Given instruction: Each line of the material must be returned exactly.

Data block:
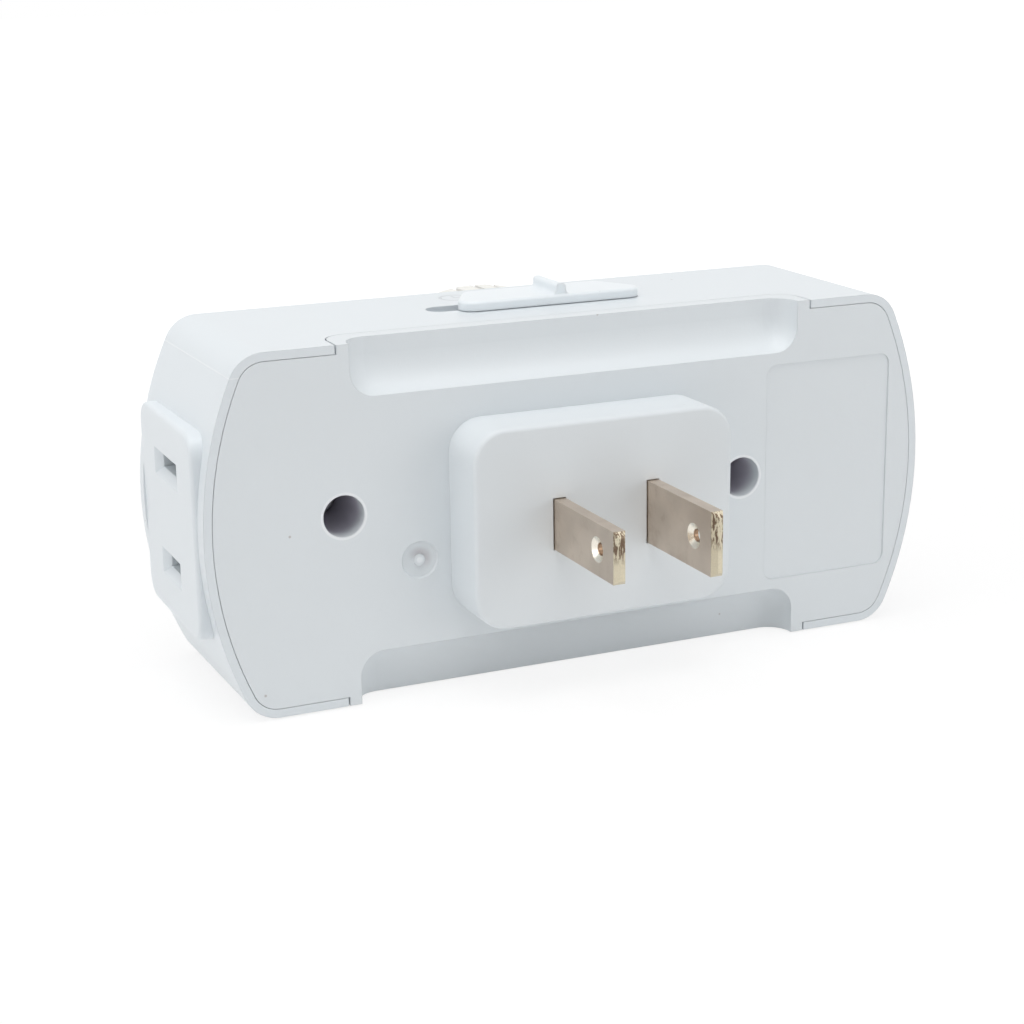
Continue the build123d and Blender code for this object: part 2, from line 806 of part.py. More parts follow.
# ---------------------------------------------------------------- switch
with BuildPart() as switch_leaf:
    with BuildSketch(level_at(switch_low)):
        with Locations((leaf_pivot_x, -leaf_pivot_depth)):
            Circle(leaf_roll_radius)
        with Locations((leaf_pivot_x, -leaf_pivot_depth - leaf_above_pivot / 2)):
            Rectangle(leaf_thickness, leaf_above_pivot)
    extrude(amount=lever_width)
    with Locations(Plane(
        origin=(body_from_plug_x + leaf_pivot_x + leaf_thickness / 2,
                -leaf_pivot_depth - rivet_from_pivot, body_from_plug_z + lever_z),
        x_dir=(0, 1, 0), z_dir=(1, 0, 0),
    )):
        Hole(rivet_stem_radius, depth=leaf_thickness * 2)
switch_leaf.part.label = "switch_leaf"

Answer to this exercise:
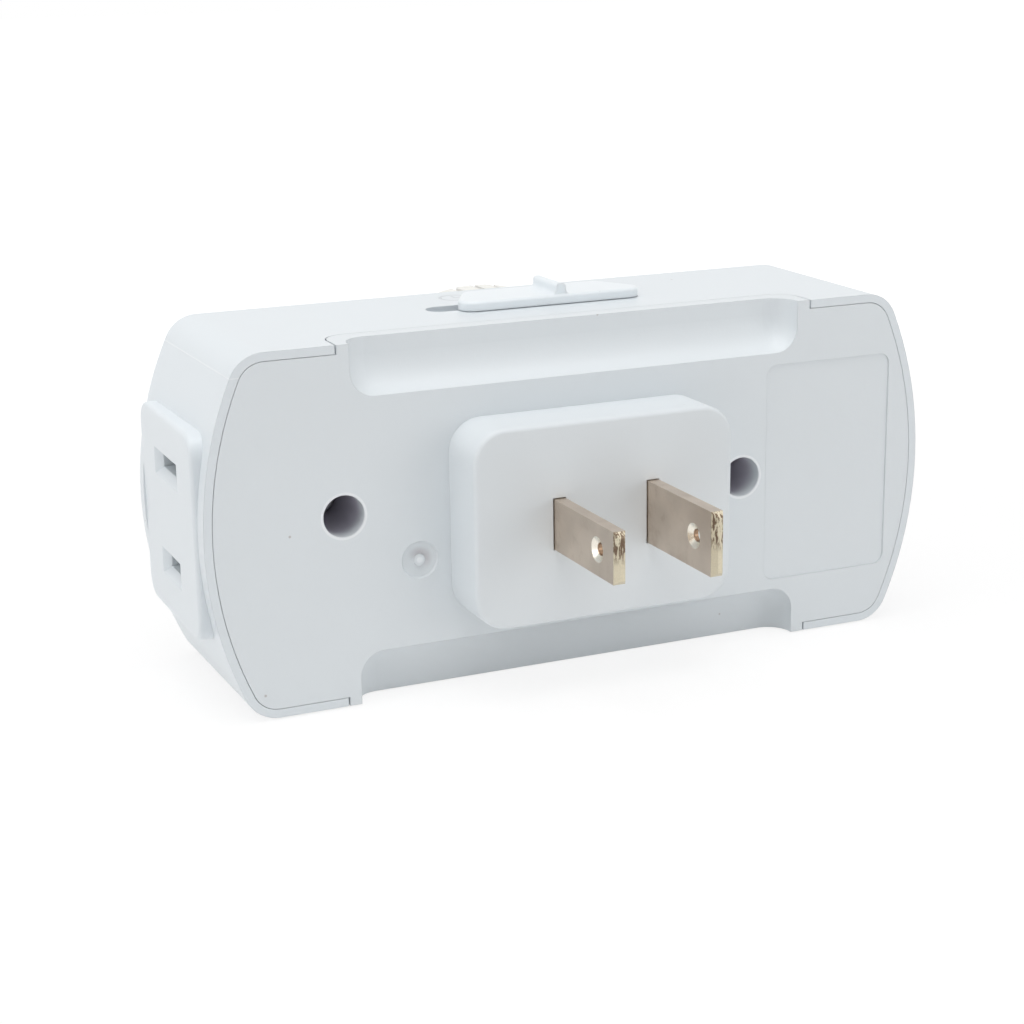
Continue the build123d and Blender code for this object: part 2, from line 806 of part.py. More parts follow.
# ---------------------------------------------------------------- switch
with BuildPart() as switch_leaf:
    with BuildSketch(level_at(switch_low)):
        with Locations((leaf_pivot_x, -leaf_pivot_depth)):
            Circle(leaf_roll_radius)
        with Locations((leaf_pivot_x, -leaf_pivot_depth - leaf_above_pivot / 2)):
            Rectangle(leaf_thickness, leaf_above_pivot)
    extrude(amount=lever_width)
    with Locations(Plane(
        origin=(body_from_plug_x + leaf_pivot_x + leaf_thickness / 2,
                -leaf_pivot_depth - rivet_from_pivot, body_from_plug_z + lever_z),
        x_dir=(0, 1, 0), z_dir=(1, 0, 0),
    )):
        Hole(rivet_stem_radius, depth=leaf_thickness * 2)
switch_leaf.part.label = "switch_leaf"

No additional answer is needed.